Snapcast client receives the audio from the server and sends it back into the audio block, in particular to balena-sound.output sink which will in turn send the audio to whatever output was selected by the user.

This setup allows us to decouple the multiroom feature from the audio block while retaining it's advantages.


As described above, plugins are the services generating the audio to be streamed/played. Plugins are responsible for sending the audio into the audio block, particularily into balena-sound.input sink. There are two alternatives for how this can be acomplished. A detailed explanation can be found here, in our case:

PulseAudio backend Most audio applications support using PulseAudio as an audio backend. This means the application was coded to allow sending audio directly to PulseAudio (and hence the audio block). This is usually configurable via a CLI option flag or configuration files. You should check your application's documentation and figure out if this is the case.
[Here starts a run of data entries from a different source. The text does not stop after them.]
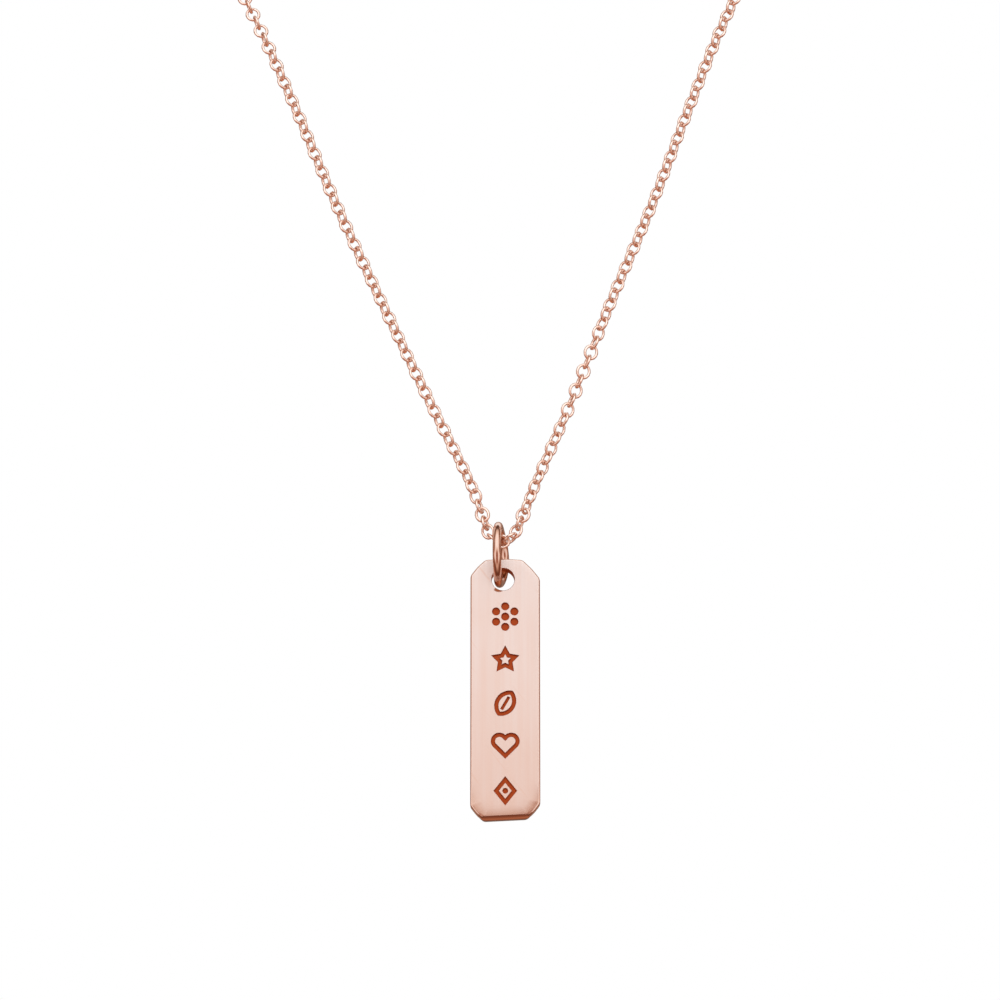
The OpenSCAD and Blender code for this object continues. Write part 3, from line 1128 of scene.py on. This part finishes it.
# %% The front with its cuts, and the plain back
def add_front(bm, face_edge, hole_rim):
    """Adds the front and the cuts in it. Returns its rows at the outline and at the hole."""
    rims = [offset(loop, RIM if cut_inside(loop) else -RIM) for loop in mark_loops]
    lines = [face_edge, hole_rim] + rims
    points, triangles, spans = triangulate(lines, grid_points(lines))
    front = new_row(bm, points, 0, 0.0)
    floor = {}
    for loop, span in zip(mark_loops, spans[2:]):
        bevel = new_row(bm, loop, RIM, 1.0)
        deep = new_row(bm, loop, ENGRAVED, 0.0)
        bridge(bm, [[front[k] for k in span], bevel])
        bridge(bm, [bevel, deep], CUT_SLOT)
        floor.update(zip(span, deep))
    for triangle in triangles:
        centre = centre_of(points, triangle)
        if not inside(centre, face_edge) or inside(centre, hole_rim):
            continue
        if sum(inside(centre, rim) for rim in rims) % 2:
            bm.faces.new([floor[k] for k in triangle]).material_index = CUT_SLOT
        else:
            bm.faces.new([front[k] for k in triangle])
    return [[front[k] for k in span] for span in spans[:2]]


def add_back(bm, face_edge, hole_rim):
    """Adds the plain back. Returns its rows at the outline and at the hole."""
    points, triangles, spans = triangulate([face_edge, hole_rim], [])
    back = new_row(bm, points, 2 * half_t, 0.0)
    for triangle in triangles:
        centre = centre_of(points, triangle)
        if inside(centre, face_edge) and not inside(centre, hole_rim):
            bm.faces.new([back[k] for k in triangle]).material_index = BACK_SLOT
    return [[back[k] for k in span] for span in spans]


# %% Build the bar
def rolled_rows(bm):
    """Rows of vertices round the outline, over the front edge, along the side and over the back edge.
    They are polished bright from a third of the way over the edge."""
    angles = [math.pi / 2 * k / EDGE_STEPS for k in range(1, EDGE_STEPS + 1)]
    places = [(a, BAR_EDGE * (1 - math.cos(a))) for a in angles]
    places += [(a, 2 * half_t - BAR_EDGE * (1 - math.cos(a))) for a in angles[::-1]]
    rows = []
    for a, depth in places:
        line = offset(outline, -BAR_EDGE * (1 - math.sin(a)))
        rows.append(new_row(bm, line, depth, min(1.0, 2 * math.sin(a))))
    return rows


def build_bar(name):
    """The plate as one closed mesh. The attribute polish is 1 where it is polished bright."""
    bm = bmesh.new()
    bm.verts.layers.float.new("polish")
    face_edge = offset(outline, -BAR_EDGE)
    hole_rim = offset(hole, RIM)
    front_edge, front_hole = add_front(bm, face_edge, hole_rim)
    back_edge, back_hole = add_back(bm, face_edge, hole_rim)
    bridge(bm, [front_edge] + rolled_rows(bm) + [back_edge])
    wall = [new_row(bm, hole, RIM, 1.0), new_row(bm, hole, 2 * half_t - RIM, 1.0)]
    bridge(bm, [front_hole] + wall + [back_hole], HOLE_SLOT)

    # A triangle with no width, which lies along a straight stretch of an outline, has an open side.
    slivers = {e.link_faces[0] for e in bm.edges if len(e.link_faces) == 1}
    bmesh.ops.delete(bm, geom=list(slivers), context="FACES")
    bmesh.ops.recalc_face_normals(bm, faces=bm.faces)
    loose = [e for e in bm.edges if not e.is_manifold]
    print("bar mesh:", len(bm.faces), "faces,", len(loose), "open edges")
    return mesh_of(bm, name)


BAR_SHARP = math.radians(30)

bar = new_object("bar_plate", build_bar("bar_plate"))
for finish in (bar_satin, engraved_dark, drilled_and_shaded, matt_back):
    bar.data.materials.append(finish)
bar.data.shade_smooth()
bar.data.set_sharp_from_angle(angle=BAR_SHARP)
flat_faces = bar.modifiers.new("flat faces stay flat", "WEIGHTED_NORMAL")
flat_faces.keep_sharp = True
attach(bar, "bar")
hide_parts("bar")

# %% [markdown]
# ## The clasp
# The clasp sits at the nape, where the photograph doesn't show it. It is a plain spring ring: a round
# tube with a thinner stretch on one side, an eye for the chain and a small lever with a round end. Its
# three forms grow into each other on the real thing. They could be left overlapping, but then faces
# would lie hidden inside the metal, so a Boolean fuses them into one skin.

# %% Clasp
CLASP_WIRE = 1.0 * MM
CLASP_D = 5.6 * MM
BOLT_WIRE = 0.74 * MM
BOLT_FROM = 18
BOLT_TO = 78
EYE_D = 2.0 * MM
EYE_WIRE = 0.45 * MM
LEVER_R = 0.4 * MM
LEVER_H = 1.1 * MM
SUNK = 0.2 * MM
SHOULDER = 0.9
SHOULDER_REACH = 40
LEVER_SIDES = 24
LEVER_RINGS = 16
FOOT_SHARE = 0.9
NECK_SHARE = 0.6
CLASP_SHARP = math.radians(40)


def clasp_wire(angle):
    """The clasp's wire radius: the tube, and the thinner bolt with soft shoulders at its ends."""
    edge = min(abs(angle - BOLT_FROM), abs(angle - BOLT_TO))
    if BOLT_FROM < angle < BOLT_TO:
        return BOLT_WIRE / 2
    return CLASP_WIRE / 2 * min(1.0, SHOULDER + edge / SHOULDER_REACH)


def lever(name):
    """A short round post with a ball on its end."""
    bm = bmesh.new()
    foot = CLASP_D / 2 - SUNK
    bmesh.ops.create_uvsphere(
        bm, u_segments=LEVER_SIDES, v_segments=LEVER_RINGS, radius=LEVER_R,
        matrix=Matrix.Translation((0, 0, foot + LEVER_H)),
    )
    bmesh.ops.create_cone(
        bm, cap_ends=True, segments=LEVER_SIDES, depth=LEVER_H,
        radius1=LEVER_R * FOOT_SHARE, radius2=LEVER_R * NECK_SHARE,
        matrix=Matrix.Translation((0, 0, foot + LEVER_H / 2)),
    )
    mesh = mesh_of(bm, name)
    mesh.shade_smooth()
    return new_object(name, mesh)


def fuse(body, others):
    """The union of a body and others as one mesh. The others are used up."""
    for other in others:
        union = body.modifiers.new("fuse", "BOOLEAN")
        union.operation = "UNION"
        union.solver = "EXACT"
        union.use_self = True
        union.object = other
        name = body.name
        fused = bake_nodes(body, name + "_fused")
        bpy.data.objects.remove(other)
        fused.name = name
        body = fused
    return body


nape = Vector((0, 0, 0))
clasp = swept_ring("clasp_body", clasp_gold, nape, (0, -1, 0), (CLASP_D - CLASP_WIRE) / 2, clasp_wire)
eye_at = Vector((-(CLASP_D + EYE_D) / 2 + SUNK, 0, 0))
eye = swept_ring("clasp_eye", clasp_gold, eye_at, (0, -1, 0), (EYE_D - EYE_WIRE) / 2, even(EYE_WIRE))
clasp = fuse(clasp, [eye, lever("clasp_lever")])
clasp.data.set_sharp_from_angle(angle=CLASP_SHARP)
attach(clasp, "neck_chain")
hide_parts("clasp")
print("clasp:", len(clasp.data.polygons), "faces")

# %% [markdown]
# ## The studio
# A mirror-like thing looks like the room around it, so the room is designed as carefully as the metal.
# The plain pale floor lies well below, out of the camera's view, and the camera sees a white
# background. What the metal sees is a soft tent. Its colour goes by the angle round from the front:
# bright ahead and above, a dark gap overhead, dark and warm low in front, below and behind. It also
# changes towards the two sides, so there are three rings of colour, blended into each other. The bright
# front gives the pale pink cores, and the dark parts draw the fine brown lines along every edge.

# %% Floor
FLOOR_Z = -0.5
FLOOR_SIZE = 4
FLOOR_COLOR = (0.86, 0.86, 0.87, 1)
FLOOR_ROUGHNESS = 0.6

plane = bmesh.new()
at = Matrix.Translation((0, 0, FLOOR_Z))
bmesh.ops.create_grid(plane, x_segments=1, y_segments=1, size=FLOOR_SIZE, matrix=at)
floor = new_object("floor", mesh_of(plane, "floor"))
floor_paint = bpy.data.materials.new("floor_paint")
floor_paint.use_nodes = True
floor_shader = floor_paint.node_tree.nodes["Principled BSDF"]
floor_shader.inputs["Base Color"].default_value = FLOOR_COLOR
floor_shader.inputs["Roughness"].default_value = FLOOR_ROUGHNESS
floor.data.materials.append(floor_paint)
floor.visible_glossy = False
print("floor at", FLOOR_Z, "m")

# %% The tent that the metal reflects
# Angles in the plane through the middle: 0 is straight in front, 90 overhead, 180 behind, -90 below.
TENT_MIDDLE = [
    (-180, (0.34, 0.2, 0.14)), (-172, (0.15, 0.095, 0.07)), (-164, (0.14, 0.09, 0.068)),
    (-154, (0.24, 0.09, 0.05)), (-138, (0.64, 0.24, 0.12)), (-116, (0.62, 0.22, 0.11)),
    (-106, (0.31, 0.11, 0.055)), (-97, (0.16, 0.045, 0.024)), (-82, (0.13, 0.045, 0.025)),
    (-70, (0.34, 0.17, 0.11)), (-58, (0.62, 0.38, 0.29)), (-48, (0.6, 0.37, 0.28)),
    (-40, (0.37, 0.15, 0.1)), (-8, (0.35, 0.14, 0.09)), (0, (0.6, 0.4, 0.32)),
    (6, (0.8, 0.65, 0.57)), (12, (0.94, 0.88, 0.86)), (20, (1.0, 1.0, 1.0)),
    (60, (1.0, 0.97, 0.95)), (72, (0.85, 0.66, 0.56)), (84, (0.62, 0.44, 0.36)),
    (92, (0.12, 0.06, 0.04)), (112, (0.12, 0.06, 0.04)), (118, (0.9, 0.86, 0.84)),
    (134, (0.86, 0.79, 0.75)), (147, (0.36, 0.2, 0.14)), (172, (0.17, 0.1, 0.075)),
    (180, (0.34, 0.2, 0.14)),
]
TENT_UNDER = [
    (-150, (0.24, 0.09, 0.05)), (-128, (0.42, 0.14, 0.065)), (-112, (0.38, 0.12, 0.055)),
    (-100, (0.16, 0.05, 0.028)), (-66, (0.17, 0.065, 0.04)),
]
TENT_WIDE = [(-180, (0.45, 0.25, 0.18)), (-170, (0.26, 0.12, 0.08))] + TENT_UNDER + [
    (-54, (0.4, 0.21, 0.14)), (-40, (0.78, 0.56, 0.48)), (-26, (0.95, 0.84, 0.79)),
    (2, (0.95, 0.82, 0.76)), (22, (0.88, 0.73, 0.67)), (58, (0.82, 0.64, 0.57)),
    (74, (0.4, 0.2, 0.13)), (84, (0.2, 0.09, 0.055)), (112, (0.2, 0.09, 0.055)),
    (120, (0.75, 0.62, 0.55)), (134, (0.7, 0.55, 0.48)), (148, (0.34, 0.17, 0.11)),
    (170, (0.28, 0.13, 0.085)), (180, (0.45, 0.25, 0.18)),
]
TENT_SIDE = [(-180, (0.28, 0.13, 0.085))] + TENT_UNDER + [
    (-52, (0.42, 0.21, 0.14)), (-40, (0.66, 0.42, 0.34)), (-26, (0.8, 0.58, 0.5)),
    (0, (0.8, 0.57, 0.48)), (8, (0.62, 0.38, 0.3)), (20, (0.38, 0.17, 0.11)),
    (38, (0.24, 0.1, 0.065)), (112, (0.2, 0.085, 0.05)), (122, (0.5, 0.35, 0.28)),
    (136, (0.48, 0.32, 0.25)), (150, (0.3, 0.14, 0.09)), (180, (0.28, 0.13, 0.085)),
]
TENT_LEAN = 0.03
TENT_STRENGTH = 1.32
MIDDLE_TO_WIDE = (0.35, 0.6)
WIDE_TO_SIDE = (0.76, 0.9)

# %% The world as that tent
world = bpy.data.worlds.new("studio")
scene.world = world
world.use_nodes = True
tent = world.node_tree
tent.nodes.clear()
outwards = tent.nodes.new("ShaderNodeTexCoord").outputs["Generated"]
direction = add(tent, "ShaderNodeSeparateXYZ", Vector=outwards)
ahead = maths(tent, "MULTIPLY", direction.outputs["Y"], -1.0)
turn = maths(tent, "ARCTAN2", direction.outputs["Z"], ahead)
height = maths(tent, "ADD", maths(tent, "DIVIDE", turn, 2 * math.pi), 0.5)
aside = maths(tent, "ABSOLUTE", maths(tent, "SUBTRACT", direction.outputs["X"], TENT_LEAN))


def tent_ramp(stops):
    """The tent's colour by the angle round from the front."""
    node = tent.nodes.new("ShaderNodeValToRGB")
    tent.links.new(height, node.inputs[0])
    ramp = node.color_ramp
    for k, (angle, color) in enumerate(stops):
        at = (angle + 180) / 360
        stop = ramp.elements[k] if k < 2 else ramp.elements.new(at)
        stop.position = at
        stop.color = (*color, 1)
    return node.outputs[0]


def fade(low, high):
    """0 up to low and 1 from high on, by how far a direction points to either side."""
    node = add(tent, "ShaderNodeMapRange", Value=aside, From_Min=low, From_Max=high)
    node.interpolation_type = "SMOOTHSTEP"
    return node.outputs[0]


round_front = blend_color(tent, fade(*MIDDLE_TO_WIDE), tent_ramp(TENT_MIDDLE), tent_ramp(TENT_WIDE))
seen_by_metal = blend_color(tent, fade(*WIDE_TO_SIDE), round_front, tent_ramp(TENT_SIDE))
glow = flow(tent, "ShaderNodeBackground", Color=seen_by_metal, Strength=TENT_STRENGTH)
white = flow(tent, "ShaderNodeBackground", Color=(1, 1, 1, 1))
to_camera = tent.nodes.new("ShaderNodeLightPath").outputs["Is Camera Ray"]
pick = tent.nodes.new("ShaderNodeMixShader")
for socket, value in zip(pick.inputs, (to_camera, glow, white)):
    feed(tent, socket, value)
feed(tent, tent.nodes.new("ShaderNodeOutputWorld").inputs[0], pick.outputs[0])
scene.view_settings.view_transform = "Standard"
print("tent:", len(tent.nodes), "nodes")

# %% Lights
DAYLIGHT = 2.2
DAYLIGHT_ANGLE = math.radians(60)
SOFTBOX_SIZE = 0.4
SOFTBOX_WATTS = 0.015
SOFTBOX_AT = (-0.16, -0.5, 0.02)


def aim_light(light, at, towards):
    """A light as an object, turned towards a place."""
    obj = new_object(light.name, light)
    obj.location = at
    obj.rotation_euler = (Vector(towards) - Vector(at)).to_track_quat("-Z", "Y").to_euler()
    return obj


daylight = bpy.data.lights.new("floor_light", "SUN")
daylight.energy = DAYLIGHT
daylight.angle = DAYLIGHT_ANGLE
aim_light(daylight, (0, 0, 1), (0, 0, 0)).visible_glossy = False

softbox = bpy.data.lights.new("softbox", "AREA")
softbox.shape = "RECTANGLE"
softbox.size = SOFTBOX_SIZE
softbox.size_y = SOFTBOX_SIZE
softbox.energy = SOFTBOX_WATTS
aim_light(softbox, SOFTBOX_AT, VERTEX)
print("lights:", daylight.name, softbox.name)
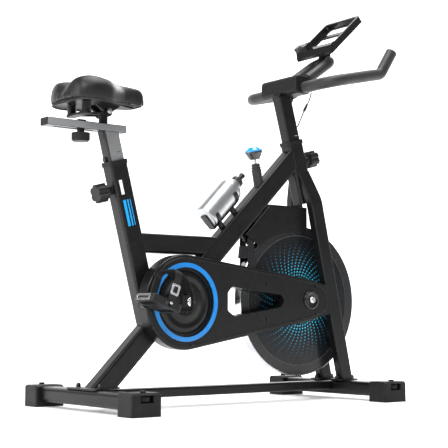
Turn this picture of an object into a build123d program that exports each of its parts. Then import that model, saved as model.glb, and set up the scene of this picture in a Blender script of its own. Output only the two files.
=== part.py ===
from build123d import *
import os
from math import atan2, cos, hypot, radians, sin, tan

# Exercise bike, millimetres. +X points forward, towards the handlebar; +Y is the rider's left;
# +Z is up and the floor is Z = 0. The origin is the middle of the footprint, on the floor.

# ---- Driving dimensions -------------------------------------------------------------------------
X_CRANK = -146.0            # crank axle
Z_CRANK = 291.0
X_WHEEL = X_CRANK + 467.0   # flywheel axle
Z_WHEEL = 302.0
WHEEL_R = 229.0
WHEEL_WIDTH = 28.0

TUBE_DEPTH = 58.0           # outer frame tube, fore and aft
TUBE_WIDTH = 46.0           # outer frame tube, across
TUBE_WALL = 2.0
TUBE_CORNER = 9.0
POST_DEPTH = 50.0           # sliding posts
POST_WIDTH = 38.0
POST_CORNER = 8.0
MAIN_DEPTH = 60.0

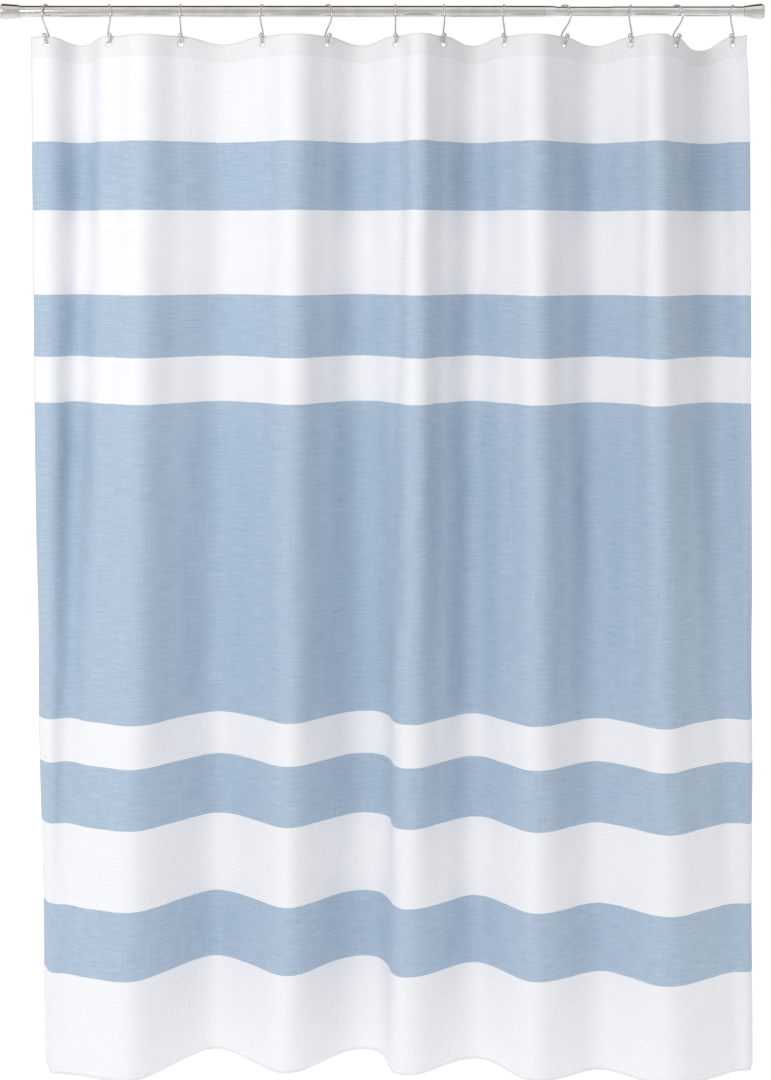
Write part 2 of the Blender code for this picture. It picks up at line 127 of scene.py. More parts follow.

If the application supports PulseAudio backend, the only configuration you need is to specify where the PulseAudio server can be located. This can be done by setting the PULSE_SERVER environment variable, we recommend doing it in the Dockerfile:

ENV PULSE_SERVER=tcp:localhost:4317

ALSA bridge If your application does not have built-in PulseAudio support, you can create a bridge to it by using ALSA. This can't be added in easily, so we wrote a little script that will do the work for you:

ENV PULSE_SERVER=tcp:localhost:4317
RUN curl -sL https://raw.githubusercontent.com/balenablocks/audio/master/scripts/alsa-bridge/debian-setup.sh | sh

Note that you still need to set the PULSE_SERVER variable.